#### STATED EXERCISE
What is needed is an exact copy of the lines from the one containing "obj.parent = empty" to the one containing "obj.data.transform(world)", both lines included, and no other lines.

#### GIVEN DATA
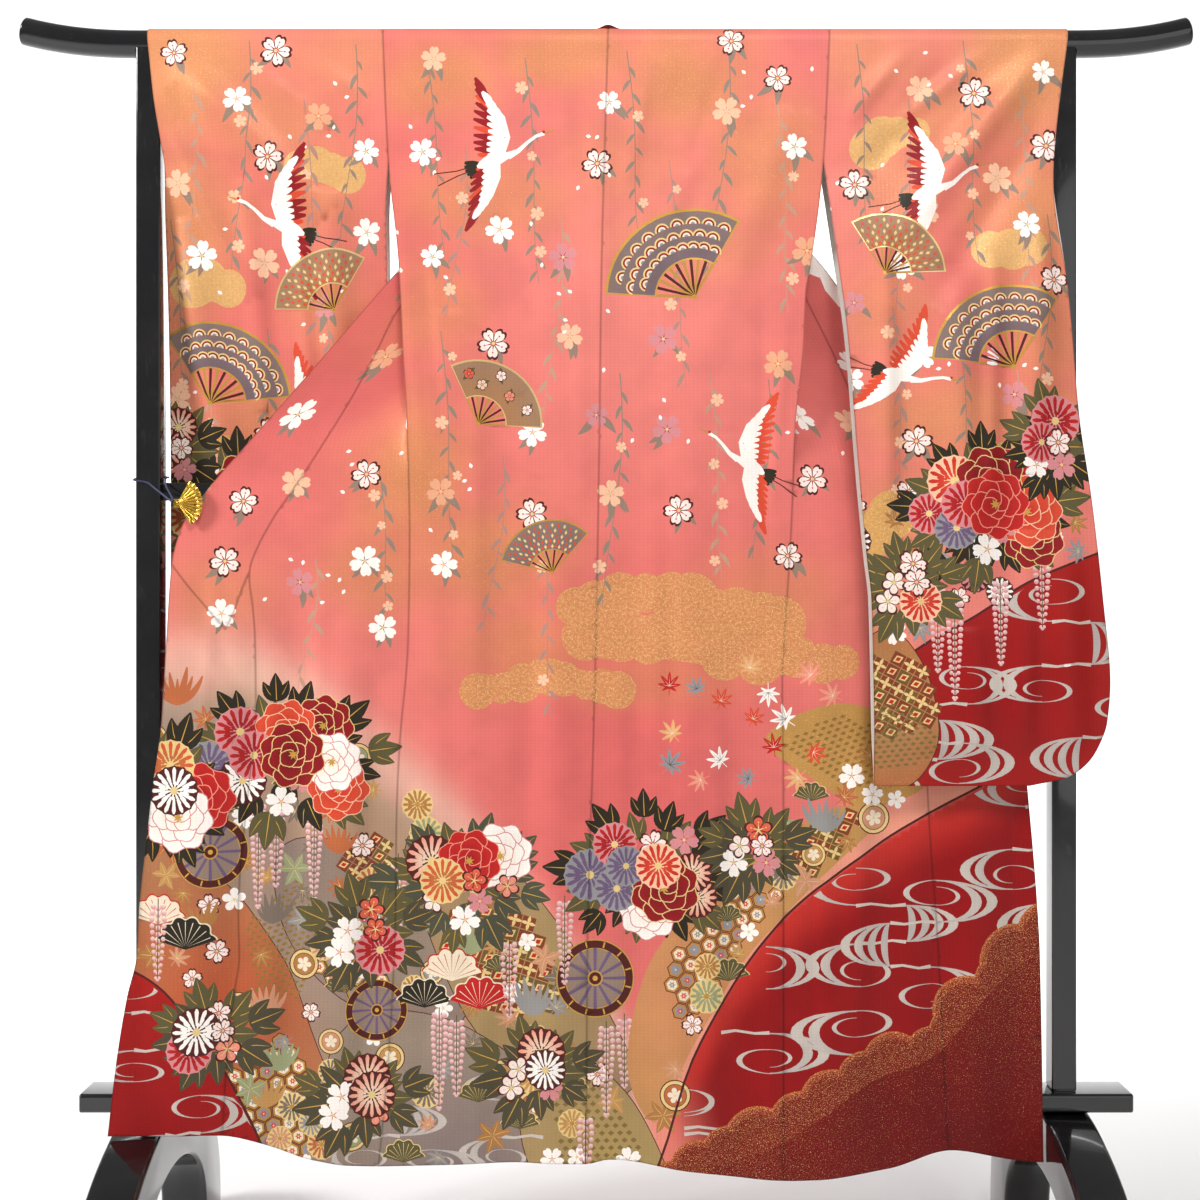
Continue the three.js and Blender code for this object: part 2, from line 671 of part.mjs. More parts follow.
// The pleated fan, drawn flat in x and z around its pivot, then pulled out along y.
function fan() {
  const shape = new THREE.Shape();
  const degrees = Math.PI / 180;
  const from = (-CLIP.open + CLIP.turn) * degrees;
  const to = (CLIP.open + CLIP.turn) * degrees;
  const heel = 4.5;
  shape.moveTo(-heel, -heel);
  const steps = CLIP.ribs * 2;
  for (let i = 0; i <= steps; i += 1) {
    const angle = lerp(from, to, i / steps);
    const reach = CLIP.radius - (i % 2 ? 0 : 1.6);
    shape.lineTo(reach * Math.cos(angle), reach * Math.sin(angle));
  }
  shape.lineTo(-heel, heel);
  shape.lineTo(-heel, -heel);
  const geometry = new THREE.ExtrudeGeometry(shape, { depth: CLIP.thick, bevelEnabled: false });
  return geometry.rotateX(Math.PI / 2);
}

// The jaw behind the cloth, with the knuckle that joins it to the fan.
function jaw(gap) {
  const shape = new THREE.Shape();
  const knuckle = 5;
  const reach = 30;
  const thick = 2;
  shape.moveTo(-knuckle, 0);
  shape.lineTo(knuckle, 0);
  shape.lineTo(knuckle, gap - thick);
  shape.lineTo(reach, gap - thick);
  shape.lineTo(reach, gap);
  shape.lineTo(-knuckle, gap);
  shape.lineTo(-knuckle, 0);
  const wide = 12;
  return new THREE.ExtrudeGeometry(shape, { depth: wide, bevelEnabled: false }).translate(
    0,
    0,
    -wide / 2
  );
}

// The cord that ties the clip's pivot to the left post, once round it above the middle rail.
function tieCord() {
  const radius = 1.3;
  const out = POST_SIZE / 2 + radius + 0.4;
  const start = new THREE.Vector3(CLIP.x - 6.6, CLIP.y - 1.5, CLIP.z + 1);
  const end = new THREE.Vector3(CLIP.x - 6.6, CLIP.y + 4.5, CLIP.z + 4);
  const path = new THREE.CatmullRomCurve3(
    [
      start,
      new THREE.Vector3(-POST_X + out * 0.6, -out - 6, CLIP.z + 24),
      new THREE.Vector3(-POST_X, -out - 0.6, CLIP.z + 32),
      new THREE.Vector3(-POST_X - out, -out, CLIP.z + 36),
      new THREE.Vector3(-POST_X - out - 0.4, 0, CLIP.z + 40),
      new THREE.Vector3(-POST_X - out, out, CLIP.z + 43),
      new THREE.Vector3(-POST_X, out + 0.6, CLIP.z + 44),
      new THREE.Vector3(-POST_X + out, out, CLIP.z + 43),
      new THREE.Vector3(-POST_X + out + 2, 0, CLIP.z + 40),
      new THREE.Vector3(-POST_X + out + 7, -22, CLIP.z + 30),
      end,
    ],
    false,
    "centripetal"
  );
  const sides = 6;
  const section = new THREE.Shape();
  for (let i = 0; i <= sides; i += 1) {
    const angle = (i / sides) * 2 * Math.PI;
    const x = radius * Math.cos(angle);
    const y = radius * Math.sin(angle);
    if (i) section.lineTo(x, y);
    else section.moveTo(x, y);
  }
  return new THREE.ExtrudeGeometry(section, { steps: 40, extrudePath: path });
}

// ---------------------------------------------------------------- assembly
const silk = (color) => new THREE.MeshStandardMaterial({ color, roughness: 0.62 });
const lacquer = () =>
  new THREE.MeshStandardMaterial({ color: 0x0b0a0c, roughness: 0.12, metalness: 0.05 });
const brass = () =>
  new THREE.MeshStandardMaterial({ color: 0xc39a3c, roughness: 0.3, metalness: 0.9 });

function part(name, geometry, material, position = [0, 0, 0]) {
  const mesh = new THREE.Mesh(geometry, material);
  mesh.name = name;
  mesh.position.set(...position);
  return mesh;
}

function robe() {
  const group = new THREE.Group();
  const pink = 0xdd6e6e;
  for (const side of [LEFT, RIGHT]) {
    const folds = side === LEFT ? LEFT_SLEEVE_FOLDS : RIGHT_SLEEVE_FOLDS;
    const farFolds = side === LEFT ? LEFT_FAR_FOLDS : RIGHT_FAR_FOLDS;
    group.add(
      part(`back_${side.name}`, backPanel(side), silk(pink)),
      part(`front_${side.name}`, frontPanel(side), silk(pink)),
      part(`okumi_${side.name}`, gusset(side), silk(pink)),
      part(`collar_${side.name}`, collar(side), silk(pink)),
      part(`sleeve_${side.name}_near`, sleeveLayer(side, -1, folds), silk(pink)),
      part(`sleeve_${side.name}_far`, sleeveLayer(side, 1, farFolds), silk(pink))
    );
  }
  group.add(part("collar_neck", collarMiddle(), silk(pink)));
  return group;
}

function stand() {
  const group = new THREE.Group();
  const inner = 2 * (POST_X - POST_SIZE / 2 - REST);
  const midMiddle = (MID_RAIL.low + MID_RAIL.high) / 2;
  const lowerMiddle = (LOWER_RAIL.low + LOWER_RAIL.high) / 2;
  group.add(
    part("top_bar", topBar(), lacquer()),
    part("mid_rail", box(inner, MID_RAIL.deep, MID_RAIL.high - MID_RAIL.low), lacquer(), [
      0,
      0,
      midMiddle,
    ]),
    part(
      "lower_rail",
      box(2 * LOWER_RAIL.half, LOWER_RAIL.deep, LOWER_RAIL.high - LOWER_RAIL.low),
      lacquer(),
      [0, 0, lowerMiddle]
    )
  );
  for (const side of [LEFT, RIGHT]) {
    group.add(
      part(`post_${side.name}`, post(), lacquer(), [side.way * POST_X, 0, 0]),
      part(`foot_${side.name}`, foot(), lacquer(), [side.way * POST_X, 0, 0])
    );
  }
  return group;
}

function clip() {
  const group = new THREE.Group();
  const toJaw = 15;
  const navy = new THREE.MeshStandardMaterial({ color: 0x20244f, roughness: 0.8 });
  group.add(
    part("clip_fan", fan(), brass(), [CLIP.x, CLIP.y, CLIP.z]),
    part("clip_jaw", jaw(toJaw), brass(), [CLIP.x, CLIP.y + REST, CLIP.z]),
    part("tie_cord", tieCord(), navy)
  );
  return group;
}

const furisode = new THREE.Group();
furisode.add(robe(), stand(), clip());

export default furisode;
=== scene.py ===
"""The looks of a furisode, a long-sleeved silk kimono, hung over a black lacquered stand.

Lengths inside the robe's formulas are millimetres and become metres in its meshes.
A piece of cloth is laid out flat first, as dyed cloth is: u runs across it and v up it. Its
outline, its picture and its ground are drawn there, and its surface carries them into place.
"""

import functools
import math

import bpy
import numpy as np
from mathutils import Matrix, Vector
from mathutils.geometry import delaunay_2d_cdt


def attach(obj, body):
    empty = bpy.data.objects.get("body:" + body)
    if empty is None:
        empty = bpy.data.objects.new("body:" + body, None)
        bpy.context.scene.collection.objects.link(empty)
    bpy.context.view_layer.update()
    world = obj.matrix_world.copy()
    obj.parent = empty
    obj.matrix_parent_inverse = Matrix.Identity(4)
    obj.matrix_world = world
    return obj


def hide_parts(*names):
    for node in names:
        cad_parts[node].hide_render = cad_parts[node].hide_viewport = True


bl_info = {
    "name": "Furisode on a Kimono Stand",
    "version": (1, 0, 0),
    "blender": (4, 5, 0),
    "location": "3D View > Sidebar > Furisode",
    "description": "Builds a dyed silk kimono hung over its black lacquered stand",
    "category": "Add Mesh",
}

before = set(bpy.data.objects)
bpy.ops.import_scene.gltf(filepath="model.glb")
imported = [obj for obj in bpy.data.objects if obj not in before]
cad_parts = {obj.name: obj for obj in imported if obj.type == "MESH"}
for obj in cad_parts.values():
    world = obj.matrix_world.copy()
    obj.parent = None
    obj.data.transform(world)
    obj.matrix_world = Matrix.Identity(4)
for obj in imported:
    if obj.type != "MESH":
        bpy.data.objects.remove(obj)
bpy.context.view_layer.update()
MM = 0.001

# ---------------------------------------------------------------- sizes of the frame
CLOTH = 1.6
SEAM = 0.3
NECK_HUMP = (13.0, 7.5)
MID_RAIL = (9.0, 1146.0, 1172.0)
LOWER_RAIL = (34.0, 255.3, 283.0)
LOWER_RAIL_HALF = 765.0
FOOT_HALF_WIDE = 36.0
FOCAL_PIXELS = 1632
FRAME_PIXELS = 1200
REST = 0.3
EDGE_CLEAR = 1.8
SIDE_LAP = 0.45
LAP_Z = 1290.0
BAR_RADIUS = 20.0
BAR_HEIGHT = 1817.0
BAR_HALF = 853.0
BAR_STRAIGHT_HALF = 678.0
BAR_LIFT = 19.0
POST_X = 669.0
POST_SIZE = 36.0
NECK_X = 3.0
ARMHOLE_Z = 1640.0
OPENING_Z = 1487.0
WAIST_Z = 1078.0
KENSAKI_Z = 1042.0
SADDLE = BAR_RADIUS + REST + CLOTH / 2 + SEAM
TOP_V = BAR_HEIGHT + SADDLE * math.pi / 2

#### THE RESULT
    obj.parent = empty
    obj.matrix_parent_inverse = Matrix.Identity(4)
    obj.matrix_world = world
    return obj


def hide_parts(*names):
    for node in names:
        cad_parts[node].hide_render = cad_parts[node].hide_viewport = True


bl_info = {
    "name": "Furisode on a Kimono Stand",
    "version": (1, 0, 0),
    "blender": (4, 5, 0),
    "location": "3D View > Sidebar > Furisode",
    "description": "Builds a dyed silk kimono hung over its black lacquered stand",
    "category": "Add Mesh",
}

before = set(bpy.data.objects)
bpy.ops.import_scene.gltf(filepath="model.glb")
imported = [obj for obj in bpy.data.objects if obj not in before]
cad_parts = {obj.name: obj for obj in imported if obj.type == "MESH"}
for obj in cad_parts.values():
    world = obj.matrix_world.copy()
    obj.parent = None
    obj.data.transform(world)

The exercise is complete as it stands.